I think there is need for improvements to facilitate public participation of citizens in Parliament. I am of the opinion that Parliament doesn’t engage the public enough. The institution must also embrace technology and new ways of communication, even though perhaps access is still an issue for now, but they should be nonetheless building capacity for when that eventuality happens.
Active citizenry is quite important as well on the part of the citizens, people can’t just elect public representatives and then that’s it. People must always take active interests on how they are governed. I am of the opinion that Active Citizenry must be a learning area that is integrated into the curriculum and is taught from Grade 1 all the way to matric, and must be compulsory. In that way you will have a society that has say on everything and anything that happens about them.

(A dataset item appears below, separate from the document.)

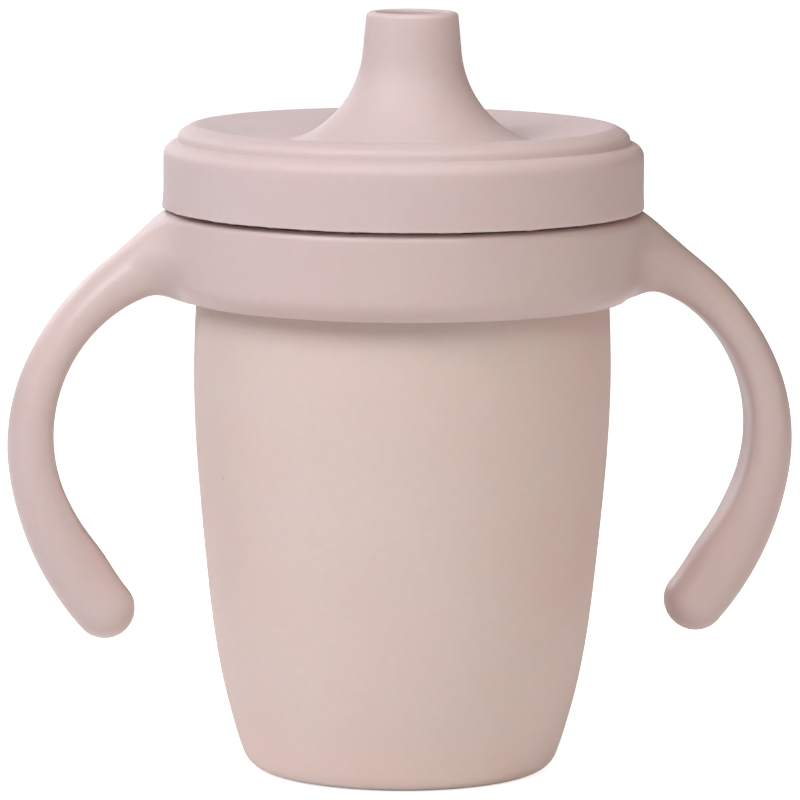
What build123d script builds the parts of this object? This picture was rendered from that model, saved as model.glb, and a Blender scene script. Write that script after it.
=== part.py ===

What are you passionate about? This applies both in political/ professional arena as well as personally?
I am passionate about the mobility of citizens and on how Transport is a key economic driver for all well-performing economies. The ability of any nation to invest in efficient and reliable public transport infrastructure for both citizens and goods has been proven time and again that they succeed. Investment in infrastructure development which is efficient and affordable can help unlock the economy and will by-and-large extend and ensure that we are able to connect people to opportunities. This extends to cargo for businesses which drive the economy, as well as tourism and will direct foreign currency to our shores. Efficient public transport has a direct effect on a lot of factors such as the reduction of carnage on our roads.
I am a devoted Kaizer Chiefs supporter.
What is your message to South Africa?
There is hope, the DA remains the only viable alternative to what is currently on offer. However as the saying goes, you get a government that you vote for and not a government that you wish for.